* _SHORT EXERCISE_
Return each line containing the string "empty".

[Records from a collection]
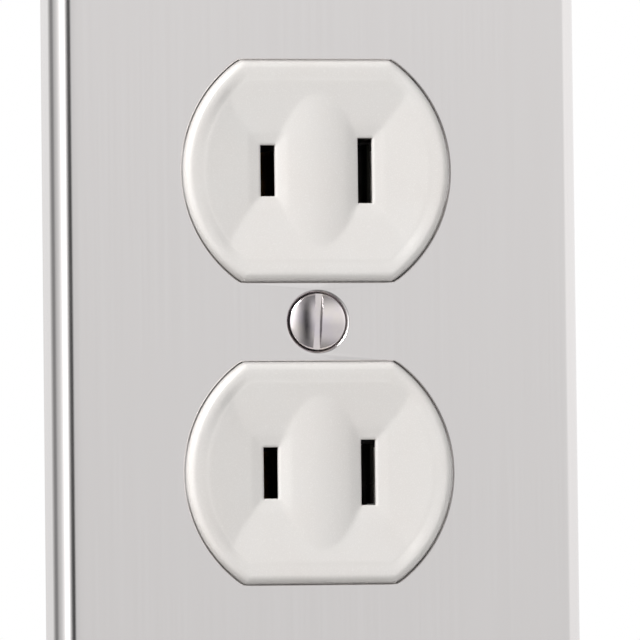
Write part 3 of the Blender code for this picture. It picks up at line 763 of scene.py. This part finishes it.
def face_grid(shell, z_middle):
    """The funnels' surface, open at the slots: rows of points, their levels, the slots' cells."""
    hot_half, neutral_half = SLOTS["hot"][2], SLOTS["neutral"][2]
    upper = [hot_half, neutral_half, neutral_half + LEAD_IN, INNER_HALF]
    levels = stations([-z for z in reversed(upper)] + upper, GRID_STEP)
    slot_in, slot_out = SLOT_X - SLOTS["hot"][1], SLOT_X + SLOTS["hot"][1]
    left = [-slot_out - LEAD_IN, -slot_out, -slot_in, -slot_in + LEAD_IN]
    middle = stations(left + [0.0] + [-x for x in reversed(left)], GRID_STEP)
    grid = []
    for z in levels:
        room = math.sqrt(INNER_RADIUS**2 - z * z) - middle[-1]
        right = [middle[-1] + room * i / SIDE_COLUMNS for i in range(1, SIDE_COLUMNS + 1)]
        across = [-x for x in reversed(right)] + middle + right
        grid.append(shell.loop([(x, FACE_FRONT + face_depth(x, z), z_middle + z) for x in across]))
    cells = {}
    for side, (sign, half_width, half_height) in SLOTS.items():
        rows = [i for i, z in enumerate(levels) if abs(z) <= half_height + TOUCH]
        columns = [i for i, x in enumerate(middle) if abs(x - sign * SLOT_X) <= half_width + TOUCH]
        cells[side] = (rows[0], rows[-1], SIDE_COLUMNS + columns[0], SIDE_COLUMNS + columns[-1])
    for i in range(len(grid) - 1):
        for j in range(len(grid[0]) - 1):
            if not any(a <= i < b and c <= j < d for a, b, c, d in cells.values()):
                shell.face((grid[i][j], grid[i][j + 1], grid[i + 1][j + 1], grid[i + 1][j]))
    return grid, levels, cells


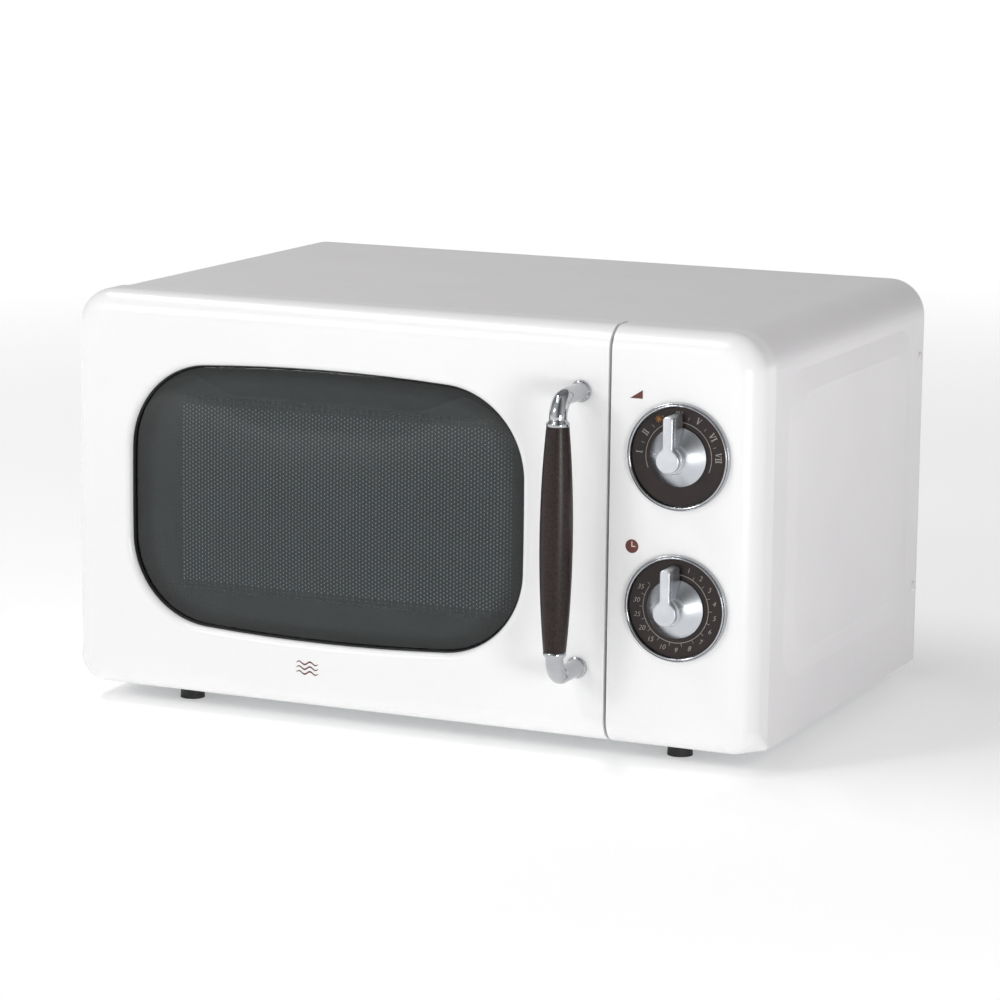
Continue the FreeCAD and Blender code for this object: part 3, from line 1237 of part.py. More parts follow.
def fan():
    """The cooling fan: duct frame, blades on their shaft, and motor."""
    size = ("fan_size", "fan_depth", "fan_size")
    middle = ("supply_place", "fan_y + fan_depth / 2", "fan_z")
    blank = block("fan_blank", size, middle)
    hole = cylinder("fan_hole", "fan_ring_radius", "fan_depth + 2",
                    ("supply_place", "fan_y - 1", "fan_z"), "y")
    bars = [block(f"fan_bar_{number}", rules, ("supply_place", "fan_y + 1.5", "fan_z"))
            for number, rules in enumerate((("fan_size - 4", "3", "9"), ("9", "3", "fan_size - 4")))]
    bearing = cylinder("fan_bearing", "fan_shaft_radius + running_fit", "5",
                       ("supply_place", "fan_y - 1", "fan_z"), "y")
    publish("fan_frame", cut("fan_duct", fuse("fan_duct_whole", cut("fan_tunnel", blank, hole),
                                              *bars), bearing))
    hub_start = "fan_y + 4.5"
    hub = cylinder("blade_hub", "fan_hub_radius", "14", ("supply_place", hub_start, "fan_z"), "y")
    rod = cylinder("blade_rod", "fan_shaft_radius", "fan_motor_depth / 2 + 8",
                   ("supply_place", hub_start, "fan_z"), "-y")
    blades = []
    for number in range(SIZES["blade_count"]):
        blade = block(f"blade_plain_{number}", ("blade_chord", "blade_wall",
                                                "fan_blade_radius - fan_hub_radius + 3"),
                      ("0", "0", "(fan_blade_radius + fan_hub_radius - 3) / 2"))
        pitched = group(f"blade_pitched_{number}", blade)
        pitched.Placement = Placement(Vector(), Rotation(Vector(0, 0, 1), size_of("blade_pitch")))
        turn = Rotation(Vector(0, 1, 0), 360 / SIZES["blade_count"] * number)
        blades.append(place(group(f"blade_{number}", pitched),
                            ("supply_place", f"{hub_start} + 7", "fan_z"), turn))
    trim = cylinder("blade_trim", "fan_blade_radius", "16", ("supply_place", f"{hub_start} - 1",
                                                          "fan_z"), "y")
    publish("fan_blade", fuse("blades", hub, rod, *[
        common(f"blade_trimmed_{number}", blade, trim) for number, blade in enumerate(blades)]))
    case = block("fan_motor_case", ("fan_motor_width", "fan_motor_depth", "fan_motor_height"),
                 ("supply_place", "fan_y - fan_motor_depth / 2", "fan_z"))
    bore = cylinder("fan_motor_bore", "fan_shaft_radius + running_fit",
                    "fan_motor_depth / 2 + 8", ("supply_place", "fan_y + 1", "fan_z"), "-y")
    publish("fan_motor", cut("fan_motor_cut", rounded("fan_motor_round", case, "4", along("y")),
                             bore))


def lamp():
    """The cavity's lamp and its holder, beside the cavity."""
    start = "cavity_right + sheet_wall"
    place_y = "cavity_face + lamp_place"
    holder = cylinder("lamp_holder", "lamp_radius + 1", "12",
                      (f"{start} + 16", f"{place_y} - lamp_length / 2 - 12 - part_gap",
                       "lamp_z"), "y")
    corners = [("0", "0"), ("0.6 * lamp_radius", "0"),
               ("lamp_radius", "0.4 * lamp_length"), ("lamp_radius", "0.75 * lamp_length"),
               ("0.5 * lamp_radius", "lamp_length"), ("0", "lamp_length")]
    bulb = turned("bulb", corners, (f"{start} + 16", f"{place_y} - lamp_length / 2",
                                    "lamp_z"), "y")
    publish("cavity_lamp", group("lamp_set", holder, bulb))


def filter_board():
    """The mains filter board on the rear panel, with its choke and capacitors."""
    back = "rear_plate - 6"
    board = block("board_plate", ("board_width", "board_wall", "board_height"),
                  ("supply_place", f"{back} - board_wall / 2", "board_z"))
    posts = [cylinder(f"board_post_{side}", "2.5", "6",
                      (f"supply_place + ({side}) * (board_width / 2 - 6)", back,
                       "board_z"), "y") for side in (-1, 1)]
    plate = fuse("board", board, *posts)
    face = f"{back} - board_wall"
    choke = ring("board_choke", "5", "11", "9", ("supply_place - 22", face,
                                                 "board_z"), "-y")
    cells = [block(f"board_cell_{number}", ("16", "12", "18"),
                   (f"supply_place + 4 + {number} * 20", f"{face} - 6",
                    "board_z")) for number in range(2)]
    publish("filter_board", group("board_set", plate, choke, *cells))


def cord_inlet():
    """The bushing in the rear panel where the mains cord would come in."""
    at = ("supply_place + 30", "rear_plate + sheet_wall + 1.2", "body_low + inlet_level")
    corners = [("inlet_bore", "0"), ("inlet_flange", "0"), ("inlet_flange", "1.2"),
               ("inlet_radius", "1.2"), ("inlet_radius", "9"), ("inlet_bore", "9")]
    publish("cord_inlet", turned("inlet", corners, at, "-y"))


# ---------------------------------------------------------------- build

def build():
    """Make every sub-part."""
    blank = bezel_solid("bezel", "0")
    hollow = bezel_solid("bezel_inside", "shell_wall")
    door_outer_frame(blank, hollow)
    door_window()
    door_screen()
    door_inner_plate()
    door_choke_cover()
    door_film()
    handle_bracket("handle_upper", "handle_top", 1)
    handle_bracket("handle_lower", "handle_foot", -1)
    handle_grip()
    handle_screws()
    hook_plate()
    latch_spring()
    latch_board()
    door_switches()
    control_panel(blank, hollow)
    dial("power", "power_z")
    dial("timer", "timer_z")
    control_units()
    outer_cover()
    cover_screws()
    rear_panel()
    base_plate()
    feet()
    front_frame()
    hinge_bracket("hinge_upper", "hinge_high_z", 1)
    hinge_bracket("hinge_lower", "hinge_low_z", -1)
    oven_cavity()
    waveguide()
    waveguide_cover()
    turntable_motor()
    turntable_coupler()
    glass_tray()
    roller_ring()
    rollers()
    magnetron()
    transformer()
    capacitor()
    fan()
    lamp()
    filter_board()
    cord_inlet()


def check():
    """Stop if any object failed or any sub-part's shape isn't sound."""
    faults = [thing.Name for thing in DOC.Objects
              if "Invalid" in thing.State or "Error" in thing.State]
    for thing in PARTS:
        shape = thing.Shape
        if shape.isNull() or not shape.isValid() or not shape.Solids:
            faults.append(thing.Label)
    if faults:
        raise RuntimeError("unsound objects: " + ", ".join(faults))


def write():
    """Write each sub-part to its own file."""
    os.makedirs("parts", exist_ok=True)
    for thing in PARTS:
        thing.Shape.exportStep(f"parts/{thing.Label}.step")


fill_sheet()
build()
DOC.recompute()
check()
write()
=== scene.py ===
"""A white countertop microwave oven with two dials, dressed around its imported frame."""

import logging
import math
from dataclasses import dataclass
from enum import Enum
from typing import Any, Iterable, Mapping, Optional, Sequence

import bmesh
import bpy
import numpy as np
from mathutils import Matrix, Vector


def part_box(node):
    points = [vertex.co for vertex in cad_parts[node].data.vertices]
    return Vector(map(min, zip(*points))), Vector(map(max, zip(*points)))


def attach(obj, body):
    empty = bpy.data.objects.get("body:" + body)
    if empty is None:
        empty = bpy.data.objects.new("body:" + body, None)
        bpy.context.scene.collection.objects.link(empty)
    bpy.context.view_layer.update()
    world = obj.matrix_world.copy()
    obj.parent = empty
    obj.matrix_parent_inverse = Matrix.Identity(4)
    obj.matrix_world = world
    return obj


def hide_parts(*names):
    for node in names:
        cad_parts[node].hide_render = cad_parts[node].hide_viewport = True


LOG = logging.getLogger("oven")
MM = 0.001
Array = np.ndarray

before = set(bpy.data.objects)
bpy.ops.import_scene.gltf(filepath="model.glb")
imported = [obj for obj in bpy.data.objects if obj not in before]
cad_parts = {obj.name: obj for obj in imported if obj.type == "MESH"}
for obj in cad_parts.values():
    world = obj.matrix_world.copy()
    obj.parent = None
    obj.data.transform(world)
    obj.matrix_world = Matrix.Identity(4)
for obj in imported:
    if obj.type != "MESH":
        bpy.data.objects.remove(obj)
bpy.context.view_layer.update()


# ---------------------------------------------------------------- shader nodes

def linear(code: str) -> tuple[float, float, float, float]:
    """Turns an sRGB hex colour into linear light.

    Args:
        code: Six hex digits, such as "F2F2F0".

    Returns:
        Red, green, blue and an alpha of 1.
    """
    parts = [int(code[k:k + 2], 16) / 255 for k in (0, 2, 4)]
    light = [c / 12.92 if c <= 0.04045 else ((c + 0.055) / 1.055) ** 2.4 for c in parts]
    return (*light, 1.0)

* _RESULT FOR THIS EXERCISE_
    empty = bpy.data.objects.get("body:" + body)
    if empty is None:
        empty = bpy.data.objects.new("body:" + body, None)
        bpy.context.scene.collection.objects.link(empty)
    obj.parent = empty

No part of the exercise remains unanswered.